**Given instruction:** Quote, please, the line with "of the tongue", the line with "imported = [obj", and every line between them, exactly and with nothing else.

# # # #

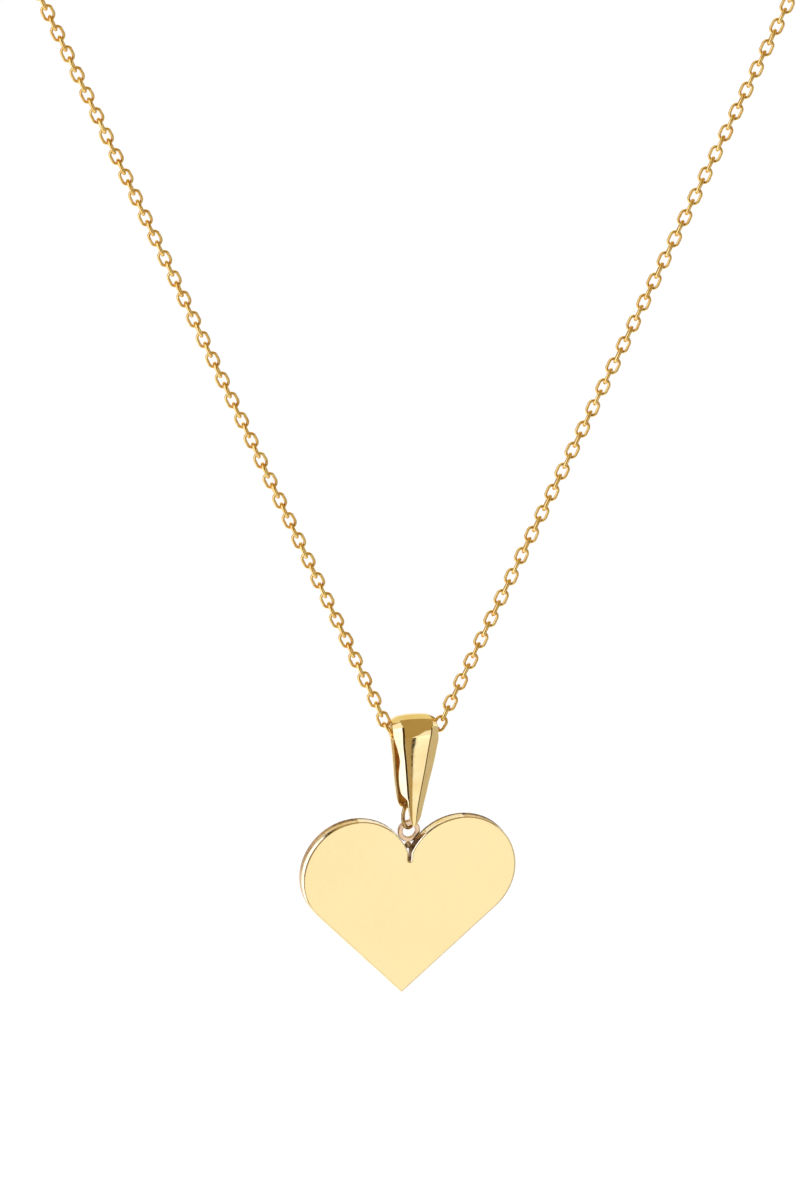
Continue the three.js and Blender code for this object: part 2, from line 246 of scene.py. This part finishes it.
chain_gold = gold("chain_gold", (0.92, 0.66, 0.22), (0.84, 0.52, 0.14), 0.08, 0.2, grain=0.9)
bail_gold = gold("bail_gold", (1.0, 0.82, 0.44), (0.96, 0.74, 0.34), 0.05, 0.12, grain=0.5)
# the strap's unpolished inside, its colour darkened to orange-brown as painted shade
raw_gold_painted_shade = gold("raw_gold_painted_shade", (0.88, 0.47, 0.09), (0.50, 0.24, 0.03), 0.35, 0.5, grain=2.2)
# the filed wall next to the front: filed gold, its colour painted paler than the sawn wall as painted
# light
filed_gold_painted_light = gold("filed_gold_painted_light", (0.92, 0.74, 0.40), (0.70, 0.47, 0.18), 0.25, 0.4, grain=2.5)
plate_gold = gold(
    "plate_gold", (0.99, 0.81, 0.43), (0.98, 0.79, 0.41), 0.11, 0.14, grain=0.1, wave=0.0015
)
edge_gold = gold("edge_gold", (1.0, 0.86, 0.55), (0.97, 0.76, 0.40), 0.08, 0.2, grain=1.5)
solder_gold = gold(
    "solder_gold", (0.82, 0.60, 0.40), (0.76, 0.53, 0.34), 0.12, 0.2, grain=1.4, wave=0.002
)
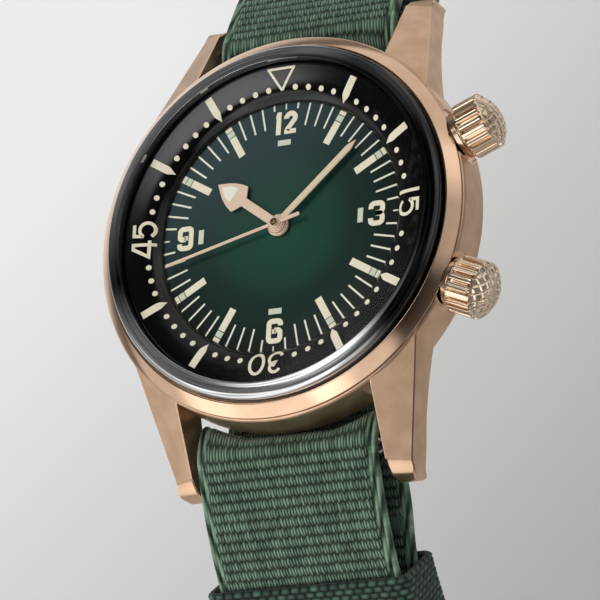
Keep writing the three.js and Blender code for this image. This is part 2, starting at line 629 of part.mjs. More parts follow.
// ---------------------------------------------------------------- strap
// band under the case, rising between case and bar to the start of the wrap; [y, z]
const UNDER_T = STRAP_T - 0.05;
const underCaseLine = [
  [-21.45, BAR_Z - 0.5], [-21.3, -7.6], [-20.6, -9.2], [-19, -10.25], [-17, -10.5],
  [17, -10.5], [19, -10.25], [20.6, -9.2], [21.3, -7.6], [21.45, BAR_Z - 0.5],
];
add('strap_under_case', acrossStrap(thickLine(underCaseLine, UNDER_T)), WEB);
add('under_strap_centre',
  block(-STRAP_HALF_W, STRAP_HALF_W, -17.5, 17.5, WRIST_FACE, WRIST_FACE + UNDER_T), WEB);

// buckle side of the band: ends in a folded and stitched loop round the buckle bar
const FOLD_AT = 68;
const barStation = stationAt(bucklePath, FOLD_AT + 1.9);
const loopHalfW = STRAP_HALF_W - 0.08;
const foldOutline = bandOutline(
  bucklePath, FOLD_AT - 12, FOLD_AT + 0.9, -HALF_T - STRAP_T, -HALF_T + 0.15,
);
add('strap_buckle_half', wrappedBand(bucklePath, FOLD_AT)
  .add(placed(alongX(rod(2.2, -loopHalfW, loopHalfW, 16)), barStation))
  .add(acrossStrap(foldOutline, 0.15))
  .subtract(placed(alongX(rod(1.05, -30, 30, 16)), barStation))
  .subtract(placed(block(-1.7, 1.7, -2, 6, -6, 6), barStation)), WEB);   // tongue slot

// The lower layer starts LAYER_SPACING below the band and eases towards it.
const LAYER_SPACING = 6.0;
const LAYER_FROM = 4.2;
const { smoothstep } = THREE.MathUtils;
const buckleShift = (along) =>
  (LAYER_SPACING - STRAP_T - 0.12) * smoothstep(along, 8, 32) - LAYER_SPACING;
const keeperShift = (along) => 1.6 * smoothstep(along, 6, 15) - LAYER_SPACING;
const lowerLayer = (path, to, shift) =>
  acrossStrap(bandOutline(path, LAYER_FROM, to, -HALF_T, HALF_T, shift));
add('under_strap_buckle_side', lowerLayer(bucklePath, 44, buckleShift), WEB);

// tail side: a row of pin holes and a rounded end
const TAIL_END = 116;
const TAIL_ROUND = 9;             // length of the rounded end
const PIN_HOLES = { count: 8, from: 60, pitch: 6.5, radius: 1.05 };
function strapTail() {
  const halfW = STRAP_HALF_W + 0.01;
  const keep = [[-halfW, -12], [halfW, -12]];
  for (let k = 0; k <= 10; k++) {
    const angle = rad(18 * k);
    keep.push([halfW * Math.cos(angle), TAIL_ROUND * (Math.sin(angle) ** 0.9 - 1)]);
  }
  const cutter = block(-14, 14, -TAIL_ROUND, 3, -3, 3).subtract(plate(keep, -4, 4));
  let tail = wrappedBand(tailPath, TAIL_END)
    .subtract(placed(cutter, stationAt(tailPath, TAIL_END)));
  const hole = plate(circle(PIN_HOLES.radius, 10), -3, 3);
  for (let i = 0; i < PIN_HOLES.count; i++) {
    const along = PIN_HOLES.from + PIN_HOLES.pitch * i;
    tail = tail.subtract(placed(hole, stationAt(tailPath, along)));
  }
  return toSix(tail);
}
add('strap_tail_half', strapTail(), WEB);
add('under_strap_keeper_side', toSix(lowerLayer(tailPath, 22.5, keeperShift)), WEB);

const KEEPER_FROM = 13.2;
const KEEPER_TO = 24.5;
const keeperOuter = bandOutline(tailPath, KEEPER_FROM, KEEPER_TO, -6.5, 1.75);
const keeperInner = bandOutline(tailPath, KEEPER_FROM - 1.5, KEEPER_TO + 1.5, -5.6, 0.85);
const keeper = sideways(keeperOuter, -11.7, 11.7).subtract(sideways(keeperInner, -10.75, 10.75));
add('keeper_loop', toSix(keeper), KEEPER_WEB);

// metal rings that guide the tail, one fixed beside the fold and one free
const guideRing = (along, outerBottom, innerBottom) => placed(
  block(-12, 12, -1.6, 1.6, outerBottom, 3.6)
    .subtract(block(-10.7, 10.7, -3, 3, innerBottom, 2.5)),
  stationAt(bucklePath, along),
);
add('sliding_ring', guideRing(49, -2.15, -1.0), BRONZE);
add('fixed_ring', guideRing(60, -3.2, -2.1), BRONZE);

// ---------------------------------------------------------------- pin buckle
// Drawn about its bar with Y away from the strap. Frame outline: [x, y].
const frameOutline = [
  [-13.3, -1.5], [-12.6, -2], [-11.5, -1.5], [-11.5, 0], [-11.2, 0], [-11.2, 9], [-10.2, 10],
  [10.2, 10], [11.2, 9], [11.2, 0], [11.5, 0], [11.5, -1.5], [12.6, -2], [13.3, -1.5],
  [13.5, 9.5], [12.2, 12.2], [10, 12.9], [-10, 12.9], [-12.2, 12.2], [-13.5, 9.5],
];
const buckleFrame = plate(frameOutline, -1.1, 1.1)
  .subtract(alongX(rod(0.62, -12.8, 12.8, 12)))
  .subtract(block(-0.75, 0.75, 9, 14, 0.75, 2));   // rest for the tongue
add('buckle_frame', placed(buckleFrame, barStation), BRONZE);
add('buckle_bar', placed(alongX(rod(0.5, -12.5, 12.5, 16)), barStation), STEEL);

// [y, z] of the tongue
const tongueSide = [
  [0.55, 0.2], [0.9, -0.25], [3, 0.4], [9.2, 0.85], [12.6, 0.9], [13.2, 1.3], [12.6, 1.75],
  [9, 1.75], [3, 1.35], [0.3, 0.95],
];
const tongue = alongX(hoop(0.6, 0.98, -1.2, 1.2, 16))
  .add(sideways(tongueSide, -0.6, 0.6))
  .subtract(alongX(rod(0.58, -5, 5, 16)));
add('buckle_tongue', placed(tongue, barStation), BRONZE);

export default group;
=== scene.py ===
"""A bronze wristwatch with a green dial and two crowns, on a green webbing strap.

The dial faces +Z, twelve o'clock lies towards +Y and three o'clock towards +X.
The buckle half of the strap runs out towards +Y and the tail half towards -Y.
Pieces are drawn in millimetres, with z measured from the bezel's foot.
"""
import random
from bisect import bisect_right
from math import asin, atan2, copysign, cos, degrees, dist, hypot, pi, radians, sin, sqrt

import bmesh
import bpy
from mathutils import Matrix, Vector

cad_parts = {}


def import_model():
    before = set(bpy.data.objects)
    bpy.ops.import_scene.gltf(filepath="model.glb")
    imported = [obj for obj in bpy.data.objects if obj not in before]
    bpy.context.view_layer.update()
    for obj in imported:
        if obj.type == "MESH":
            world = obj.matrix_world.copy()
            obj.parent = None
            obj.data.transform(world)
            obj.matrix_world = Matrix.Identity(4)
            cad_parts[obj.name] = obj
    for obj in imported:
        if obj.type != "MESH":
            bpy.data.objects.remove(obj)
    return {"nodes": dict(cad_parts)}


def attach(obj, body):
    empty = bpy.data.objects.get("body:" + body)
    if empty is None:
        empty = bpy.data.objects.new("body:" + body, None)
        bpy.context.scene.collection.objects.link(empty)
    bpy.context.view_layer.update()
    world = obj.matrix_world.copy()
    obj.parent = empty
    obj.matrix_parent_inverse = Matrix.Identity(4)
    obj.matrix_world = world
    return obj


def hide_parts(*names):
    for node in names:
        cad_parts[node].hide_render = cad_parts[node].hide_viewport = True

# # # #

**Final result:**
// [y, z] of the tongue
const tongueSide = [
  [0.55, 0.2], [0.9, -0.25], [3, 0.4], [9.2, 0.85], [12.6, 0.9], [13.2, 1.3], [12.6, 1.75],
  [9, 1.75], [3, 1.35], [0.3, 0.95],
];
const tongue = alongX(hoop(0.6, 0.98, -1.2, 1.2, 16))
  .add(sideways(tongueSide, -0.6, 0.6))
  .subtract(alongX(rod(0.58, -5, 5, 16)));
add('buckle_tongue', placed(tongue, barStation), BRONZE);

export default group;
=== scene.py ===
"""A bronze wristwatch with a green dial and two crowns, on a green webbing strap.

The dial faces +Z, twelve o'clock lies towards +Y and three o'clock towards +X.
The buckle half of the strap runs out towards +Y and the tail half towards -Y.
Pieces are drawn in millimetres, with z measured from the bezel's foot.
"""
import random
from bisect import bisect_right
from math import asin, atan2, copysign, cos, degrees, dist, hypot, pi, radians, sin, sqrt

import bmesh
import bpy
from mathutils import Matrix, Vector

cad_parts = {}


def import_model():
    before = set(bpy.data.objects)
    bpy.ops.import_scene.gltf(filepath="model.glb")
    imported = [obj for obj in bpy.data.objects if obj not in before]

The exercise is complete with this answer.